Listening is a skill that is strangely difficult to do well. I mean, all we’re doing is hearing words, making sense of them, and not talking, right? But we all know that real listening takes a high level of steadiness and openness, in both our hearts and in our minds. And it takes rock-solid restraint to refrain from doling out advice or related stories rather than hearing our friends, family members and co-workers out to the fullest extent.
Kate Johnson’s book Radical Friendship is organized around the 7 qualities of a noble friend that are described in a passage from the Buddha’s teachings called the Mitta Sutta. One of these seven qualities is the ability to keep your secrets. These friends can be entrusted with your intimate truths, through compassionate listening.
Apparently, listening well has been a struggle for a long time, because Zen Buddhist teachings address several obstacles that get in the way of compassionate listening. As Johnson describes in her chapter about listening, these obstacles are framed in ancient texts as an analogy, The Four Cups.
Musicians Aoife O'Donovan, Sara Watkins and Sarah Jarosz - members of the band I'm with Her.
1. Our Cup is already full. We think we know what the listener will say before we even hear it. We make assumptions, either because we know this person very well, or because we’re letting our biases obscure the complexity of the individual we’re listening to.
2. Our Cup is dirty. Our listening can be contaminated in three major ways: greed, hatred, and delusion. Greed can be expanded to include ego selfishness and our own need to be liked and validated. Hatred in its more subtle forms includes judgment and comparison. Delusion is mental confusion that can be as innocuous as mental fogginess or as stubborn as willful ignorance.
3. Our Cup is upside down. We refuse to listen to someone with whom we will surely disagree. There is no opening for dialogue.
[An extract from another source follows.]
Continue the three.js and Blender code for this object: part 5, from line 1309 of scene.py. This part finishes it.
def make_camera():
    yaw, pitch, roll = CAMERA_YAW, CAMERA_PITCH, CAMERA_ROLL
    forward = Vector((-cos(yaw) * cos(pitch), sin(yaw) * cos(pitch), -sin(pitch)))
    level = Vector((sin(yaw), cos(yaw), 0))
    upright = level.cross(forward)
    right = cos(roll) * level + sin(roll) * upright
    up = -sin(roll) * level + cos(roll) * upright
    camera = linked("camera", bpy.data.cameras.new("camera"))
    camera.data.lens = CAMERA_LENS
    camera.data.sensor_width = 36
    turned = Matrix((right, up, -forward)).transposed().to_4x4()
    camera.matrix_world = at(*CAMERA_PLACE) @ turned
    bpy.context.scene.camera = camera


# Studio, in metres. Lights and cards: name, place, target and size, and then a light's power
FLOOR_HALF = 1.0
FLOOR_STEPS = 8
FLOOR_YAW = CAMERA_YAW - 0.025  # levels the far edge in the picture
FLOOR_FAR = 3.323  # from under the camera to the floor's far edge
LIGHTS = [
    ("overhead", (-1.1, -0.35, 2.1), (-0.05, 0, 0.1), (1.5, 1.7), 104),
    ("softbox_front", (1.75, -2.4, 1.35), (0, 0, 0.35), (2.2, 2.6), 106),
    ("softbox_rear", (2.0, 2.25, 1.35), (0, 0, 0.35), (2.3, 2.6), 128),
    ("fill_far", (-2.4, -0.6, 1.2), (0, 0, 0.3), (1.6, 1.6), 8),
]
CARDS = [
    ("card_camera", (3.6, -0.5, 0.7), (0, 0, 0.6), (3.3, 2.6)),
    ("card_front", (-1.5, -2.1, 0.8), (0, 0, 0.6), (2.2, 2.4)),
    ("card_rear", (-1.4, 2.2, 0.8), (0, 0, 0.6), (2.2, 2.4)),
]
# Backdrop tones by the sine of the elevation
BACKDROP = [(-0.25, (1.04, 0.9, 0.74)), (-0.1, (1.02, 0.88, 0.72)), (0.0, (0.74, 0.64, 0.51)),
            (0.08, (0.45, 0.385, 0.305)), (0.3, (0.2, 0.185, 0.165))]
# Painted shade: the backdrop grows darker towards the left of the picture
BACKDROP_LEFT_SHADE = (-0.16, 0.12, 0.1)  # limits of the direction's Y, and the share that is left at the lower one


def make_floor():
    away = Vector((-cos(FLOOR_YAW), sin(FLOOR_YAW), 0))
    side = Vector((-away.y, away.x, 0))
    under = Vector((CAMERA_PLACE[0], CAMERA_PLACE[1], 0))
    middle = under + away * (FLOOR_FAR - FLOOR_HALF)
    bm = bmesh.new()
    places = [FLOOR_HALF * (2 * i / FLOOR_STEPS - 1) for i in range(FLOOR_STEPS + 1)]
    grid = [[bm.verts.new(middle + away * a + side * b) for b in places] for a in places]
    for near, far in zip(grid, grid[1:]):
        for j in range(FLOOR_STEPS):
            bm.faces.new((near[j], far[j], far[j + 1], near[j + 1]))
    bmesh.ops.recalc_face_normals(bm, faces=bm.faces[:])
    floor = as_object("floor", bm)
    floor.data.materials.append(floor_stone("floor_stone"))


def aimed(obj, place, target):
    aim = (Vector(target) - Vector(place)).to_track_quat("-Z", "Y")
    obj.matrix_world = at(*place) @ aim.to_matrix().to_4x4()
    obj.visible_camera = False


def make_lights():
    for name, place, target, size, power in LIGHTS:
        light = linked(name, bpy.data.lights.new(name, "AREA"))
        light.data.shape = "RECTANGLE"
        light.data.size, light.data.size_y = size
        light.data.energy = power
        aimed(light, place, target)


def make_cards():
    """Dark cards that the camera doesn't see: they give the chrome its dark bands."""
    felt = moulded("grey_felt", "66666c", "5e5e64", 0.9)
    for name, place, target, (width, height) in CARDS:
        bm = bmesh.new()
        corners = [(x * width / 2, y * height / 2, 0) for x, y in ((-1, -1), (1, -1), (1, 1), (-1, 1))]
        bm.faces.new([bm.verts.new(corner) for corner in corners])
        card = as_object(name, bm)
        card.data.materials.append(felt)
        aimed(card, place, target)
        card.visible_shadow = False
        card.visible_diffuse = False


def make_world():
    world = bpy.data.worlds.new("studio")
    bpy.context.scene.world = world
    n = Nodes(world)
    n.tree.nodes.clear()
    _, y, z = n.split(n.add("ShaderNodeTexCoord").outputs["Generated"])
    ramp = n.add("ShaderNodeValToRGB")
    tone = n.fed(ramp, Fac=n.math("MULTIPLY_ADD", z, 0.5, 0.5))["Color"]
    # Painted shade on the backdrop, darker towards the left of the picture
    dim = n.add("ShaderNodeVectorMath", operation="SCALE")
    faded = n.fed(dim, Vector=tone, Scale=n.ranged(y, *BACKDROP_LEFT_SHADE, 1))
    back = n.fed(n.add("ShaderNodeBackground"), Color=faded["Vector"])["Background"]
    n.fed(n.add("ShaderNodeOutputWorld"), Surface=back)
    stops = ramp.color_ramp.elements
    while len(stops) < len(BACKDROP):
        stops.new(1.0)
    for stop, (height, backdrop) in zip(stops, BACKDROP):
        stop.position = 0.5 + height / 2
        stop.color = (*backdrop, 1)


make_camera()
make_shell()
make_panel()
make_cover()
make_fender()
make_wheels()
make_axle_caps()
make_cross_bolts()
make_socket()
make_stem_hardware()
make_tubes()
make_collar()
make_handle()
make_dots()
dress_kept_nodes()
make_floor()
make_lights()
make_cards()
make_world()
4. Our Cup has a hole in it.
It’s in one ear and out the other. Whether it’s forgetful listening, distracted listening, or lazy listening that won’t stretch to integrate something new and potentially complex, this behavior communicates a lack of care for the person speaking as well as the content of what they are sharing.
These 4 obstacles pretty much sum up all the ways my listening falls short, and I'm finding those cups surprisingly handy. The concrete image of a cup that is either full, dirty, upside-down or leaking wakes me up to how I can listen with more care, throughout the day.
And this doesn't only apply to how I listen to people. As a music lover, I realize that these obstacles get in the way of my true appreciation of it as well. For instance, when I hear a song by an artist who has been recording for many years, I assume I know their work and usually don’t bother checking out their new material. I also listen in a critical, competitive way to musicians who are making music similar to mine. I'm reluctant to listen to music whose themes will challenge my views, rather than considering them and trying to at least understand their perspective. And all the streaming services at my fingertips, I’m especially guilty of treating music casually, as background noise, and not giving it the full attention it deserves.
I am still digesting all the wisdom from Kate Johnson’s clear, inviting book. I aspire to be a noble friend, but it’s a tall order! Paying attention to how I listen is an essential first step. And careful listening will enable me to befriend music more fully, too.